There were cars and cars and cars on display. Funny that! As expected, there were lots of car-related products and car enthusiast sales persons ... and then, something for me: competitions! Yes, I entered about eight competitions for a whole range of prizes; some I wouldn't mind winning and others I have no idea what they are, but that's not the point, really. Just the fact that I could win something is enough to draw me in. (It also got me a free sample of some miracle car cleaning product. Apparently it also does your shower; I wonder if he would have brought that up if he was trying to sell it to a guy?)

My sweetie had a go at driving a few laps of Bathurst on an advanced motion stimulator. And then a hyper stimulator. He took photos of the car he thinks he wants me to buy him. (I'm surprised by his choice; it was clunky, and not purple!)

Another highlight of this trip was being able to spend some time with my closest friend (goal #4). I don't get up to Auckland very often and she very rarely makes it down to Wellington, so this goal is a real treat for me. It was also the first time she got to meet my sweetie. (If you're a girl, you'll know how important this is.)

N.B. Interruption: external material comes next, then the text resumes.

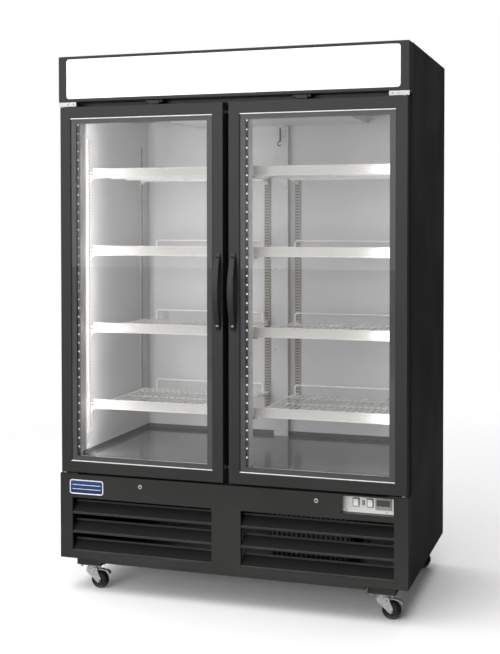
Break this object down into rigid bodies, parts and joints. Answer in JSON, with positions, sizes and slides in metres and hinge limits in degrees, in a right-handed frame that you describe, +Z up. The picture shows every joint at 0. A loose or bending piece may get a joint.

I met my best friend during our first week at teacher's college in 1993. She was studying in Wellington for two years, then spent the next few years following her partner around various towns and cities the North Island before settling in Auckland. 14 years, a husband and two children later (hers, not mine!), our friendship has largely developed over the phone. (She's only just recently managed to join the 2oth century and get Internet access at home - even though it's now the 21st century!) Dinner at her house tonight was the usual chaos of family and food; I love knowing that things don't change with us. Every time we meet up or talk, it picks up where we left off. I could go on, but let's just say that I feel really lucky to have such a long, enduring friendship.